## WORK TO DO:
Of the lines listed below, return exactly those that run from the line containing "male_half(builder, level, place, host)" through the line containing "obj.matrix_world = world", both included.

## DATASET EXTRACT:
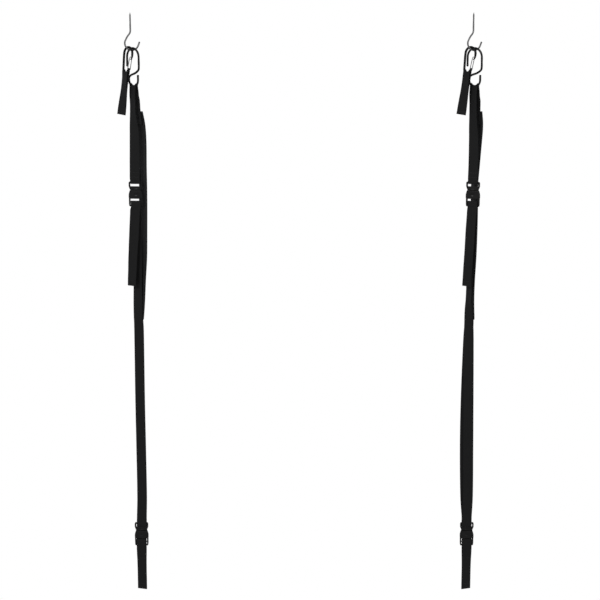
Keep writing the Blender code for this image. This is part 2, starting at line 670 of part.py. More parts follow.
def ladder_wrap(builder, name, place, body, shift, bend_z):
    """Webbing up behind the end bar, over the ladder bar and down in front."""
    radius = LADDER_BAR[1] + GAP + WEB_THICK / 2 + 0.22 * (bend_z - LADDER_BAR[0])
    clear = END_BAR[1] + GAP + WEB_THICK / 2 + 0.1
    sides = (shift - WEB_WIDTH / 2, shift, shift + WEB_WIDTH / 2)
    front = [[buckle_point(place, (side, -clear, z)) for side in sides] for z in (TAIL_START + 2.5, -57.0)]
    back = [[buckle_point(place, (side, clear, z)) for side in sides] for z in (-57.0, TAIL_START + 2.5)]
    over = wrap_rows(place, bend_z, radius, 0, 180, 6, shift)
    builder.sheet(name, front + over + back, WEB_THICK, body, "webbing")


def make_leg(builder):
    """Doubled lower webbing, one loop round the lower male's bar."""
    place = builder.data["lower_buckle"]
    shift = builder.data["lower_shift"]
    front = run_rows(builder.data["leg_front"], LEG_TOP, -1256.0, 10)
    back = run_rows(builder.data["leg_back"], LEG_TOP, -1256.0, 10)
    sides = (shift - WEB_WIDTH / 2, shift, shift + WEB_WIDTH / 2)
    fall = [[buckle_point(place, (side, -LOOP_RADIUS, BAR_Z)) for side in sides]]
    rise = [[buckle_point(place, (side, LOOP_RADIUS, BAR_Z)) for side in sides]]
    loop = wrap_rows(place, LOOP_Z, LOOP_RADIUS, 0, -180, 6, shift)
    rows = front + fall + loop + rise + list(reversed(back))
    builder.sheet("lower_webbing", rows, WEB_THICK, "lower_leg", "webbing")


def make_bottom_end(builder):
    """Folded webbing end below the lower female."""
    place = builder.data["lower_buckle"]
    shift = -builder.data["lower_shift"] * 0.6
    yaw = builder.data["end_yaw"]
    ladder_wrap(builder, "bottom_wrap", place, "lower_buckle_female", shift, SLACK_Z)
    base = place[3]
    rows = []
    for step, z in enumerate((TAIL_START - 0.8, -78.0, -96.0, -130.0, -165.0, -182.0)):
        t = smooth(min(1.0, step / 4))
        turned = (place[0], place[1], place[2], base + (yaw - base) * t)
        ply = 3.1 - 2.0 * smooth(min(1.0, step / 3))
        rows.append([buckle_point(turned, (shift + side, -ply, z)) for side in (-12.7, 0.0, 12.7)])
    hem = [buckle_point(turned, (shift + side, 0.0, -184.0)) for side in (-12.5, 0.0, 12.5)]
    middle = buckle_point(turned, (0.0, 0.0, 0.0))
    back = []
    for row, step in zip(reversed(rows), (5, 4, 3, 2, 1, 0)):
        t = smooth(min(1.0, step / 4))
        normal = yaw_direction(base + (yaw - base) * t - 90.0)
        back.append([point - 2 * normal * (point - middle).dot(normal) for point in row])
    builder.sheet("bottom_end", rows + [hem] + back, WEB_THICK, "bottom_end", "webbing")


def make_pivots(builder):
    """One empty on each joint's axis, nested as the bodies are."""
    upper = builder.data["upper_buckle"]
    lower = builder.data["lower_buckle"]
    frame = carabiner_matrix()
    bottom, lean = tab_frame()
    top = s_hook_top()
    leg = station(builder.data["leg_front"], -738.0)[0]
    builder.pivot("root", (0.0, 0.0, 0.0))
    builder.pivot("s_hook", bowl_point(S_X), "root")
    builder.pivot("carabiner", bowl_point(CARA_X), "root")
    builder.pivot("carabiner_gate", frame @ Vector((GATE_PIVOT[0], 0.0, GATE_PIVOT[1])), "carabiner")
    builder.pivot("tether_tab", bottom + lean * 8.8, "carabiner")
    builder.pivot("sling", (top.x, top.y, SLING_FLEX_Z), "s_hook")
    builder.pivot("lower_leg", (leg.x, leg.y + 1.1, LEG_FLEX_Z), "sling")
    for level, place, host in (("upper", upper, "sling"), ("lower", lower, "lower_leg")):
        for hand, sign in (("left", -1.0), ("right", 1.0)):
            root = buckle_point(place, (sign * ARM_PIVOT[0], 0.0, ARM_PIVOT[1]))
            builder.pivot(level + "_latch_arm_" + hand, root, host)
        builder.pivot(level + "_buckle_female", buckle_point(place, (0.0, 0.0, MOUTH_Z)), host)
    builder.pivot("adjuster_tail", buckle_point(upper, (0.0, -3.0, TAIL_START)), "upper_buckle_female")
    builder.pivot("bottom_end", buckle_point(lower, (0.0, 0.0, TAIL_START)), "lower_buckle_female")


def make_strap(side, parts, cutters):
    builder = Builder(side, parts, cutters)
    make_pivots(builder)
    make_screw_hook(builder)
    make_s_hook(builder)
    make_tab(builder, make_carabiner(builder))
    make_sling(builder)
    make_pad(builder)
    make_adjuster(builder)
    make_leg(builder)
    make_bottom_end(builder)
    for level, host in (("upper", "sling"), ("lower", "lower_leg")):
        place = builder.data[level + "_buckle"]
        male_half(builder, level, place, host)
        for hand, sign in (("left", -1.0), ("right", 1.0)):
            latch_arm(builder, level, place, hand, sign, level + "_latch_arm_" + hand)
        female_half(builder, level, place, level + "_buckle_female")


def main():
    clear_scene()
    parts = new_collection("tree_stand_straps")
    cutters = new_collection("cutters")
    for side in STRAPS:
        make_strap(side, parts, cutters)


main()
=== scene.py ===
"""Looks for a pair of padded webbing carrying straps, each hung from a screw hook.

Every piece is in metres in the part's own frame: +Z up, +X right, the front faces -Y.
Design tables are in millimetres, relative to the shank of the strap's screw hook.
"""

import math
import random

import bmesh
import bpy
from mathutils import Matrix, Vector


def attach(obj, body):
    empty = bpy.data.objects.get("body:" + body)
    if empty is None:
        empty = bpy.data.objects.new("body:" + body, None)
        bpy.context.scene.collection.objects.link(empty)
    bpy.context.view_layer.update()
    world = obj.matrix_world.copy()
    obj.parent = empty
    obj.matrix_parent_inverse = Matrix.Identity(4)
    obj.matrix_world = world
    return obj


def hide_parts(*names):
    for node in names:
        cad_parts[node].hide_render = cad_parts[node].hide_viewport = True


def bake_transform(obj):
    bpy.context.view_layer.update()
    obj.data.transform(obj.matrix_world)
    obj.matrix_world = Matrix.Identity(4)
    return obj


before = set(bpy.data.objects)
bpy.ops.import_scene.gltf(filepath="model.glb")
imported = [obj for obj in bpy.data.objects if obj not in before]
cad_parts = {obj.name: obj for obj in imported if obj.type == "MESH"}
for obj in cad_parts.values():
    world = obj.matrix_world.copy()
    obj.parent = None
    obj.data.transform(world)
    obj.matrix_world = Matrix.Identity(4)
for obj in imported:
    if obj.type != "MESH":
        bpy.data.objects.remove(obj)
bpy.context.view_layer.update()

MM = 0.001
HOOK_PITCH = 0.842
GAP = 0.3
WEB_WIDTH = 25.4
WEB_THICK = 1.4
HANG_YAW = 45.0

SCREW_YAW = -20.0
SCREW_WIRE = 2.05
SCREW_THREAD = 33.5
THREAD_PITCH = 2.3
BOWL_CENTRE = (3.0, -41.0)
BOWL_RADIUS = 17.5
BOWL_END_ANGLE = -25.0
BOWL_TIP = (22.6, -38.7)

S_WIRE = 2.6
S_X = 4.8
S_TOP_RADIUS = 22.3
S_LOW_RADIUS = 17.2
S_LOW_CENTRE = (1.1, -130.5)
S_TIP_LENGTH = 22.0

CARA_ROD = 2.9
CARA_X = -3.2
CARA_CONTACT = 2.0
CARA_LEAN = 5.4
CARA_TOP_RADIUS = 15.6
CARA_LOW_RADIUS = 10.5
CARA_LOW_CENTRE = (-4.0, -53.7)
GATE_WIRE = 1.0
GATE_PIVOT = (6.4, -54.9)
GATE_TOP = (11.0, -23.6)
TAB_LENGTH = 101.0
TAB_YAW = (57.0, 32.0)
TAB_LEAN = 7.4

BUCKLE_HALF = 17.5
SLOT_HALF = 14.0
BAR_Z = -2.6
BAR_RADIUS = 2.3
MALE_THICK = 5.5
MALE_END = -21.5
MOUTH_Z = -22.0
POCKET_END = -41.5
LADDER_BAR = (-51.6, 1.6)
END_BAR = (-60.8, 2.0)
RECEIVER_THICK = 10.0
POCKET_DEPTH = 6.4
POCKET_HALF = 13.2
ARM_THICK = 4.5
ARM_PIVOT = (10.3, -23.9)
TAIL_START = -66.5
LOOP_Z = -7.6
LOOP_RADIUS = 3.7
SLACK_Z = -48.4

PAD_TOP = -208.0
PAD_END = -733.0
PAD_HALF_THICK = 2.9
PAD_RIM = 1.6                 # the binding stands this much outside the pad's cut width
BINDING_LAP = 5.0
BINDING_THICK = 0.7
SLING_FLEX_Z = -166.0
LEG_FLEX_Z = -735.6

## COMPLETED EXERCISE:
        male_half(builder, level, place, host)
        for hand, sign in (("left", -1.0), ("right", 1.0)):
            latch_arm(builder, level, place, hand, sign, level + "_latch_arm_" + hand)
        female_half(builder, level, place, level + "_buckle_female")


def main():
    clear_scene()
    parts = new_collection("tree_stand_straps")
    cutters = new_collection("cutters")
    for side in STRAPS:
        make_strap(side, parts, cutters)


main()
=== scene.py ===
"""Looks for a pair of padded webbing carrying straps, each hung from a screw hook.

Every piece is in metres in the part's own frame: +Z up, +X right, the front faces -Y.
Design tables are in millimetres, relative to the shank of the strap's screw hook.
"""

import math
import random

import bmesh
import bpy
from mathutils import Matrix, Vector


def attach(obj, body):
    empty = bpy.data.objects.get("body:" + body)
    if empty is None:
        empty = bpy.data.objects.new("body:" + body, None)
        bpy.context.scene.collection.objects.link(empty)
    bpy.context.view_layer.update()
    world = obj.matrix_world.copy()
    obj.parent = empty
    obj.matrix_parent_inverse = Matrix.Identity(4)
    obj.matrix_world = world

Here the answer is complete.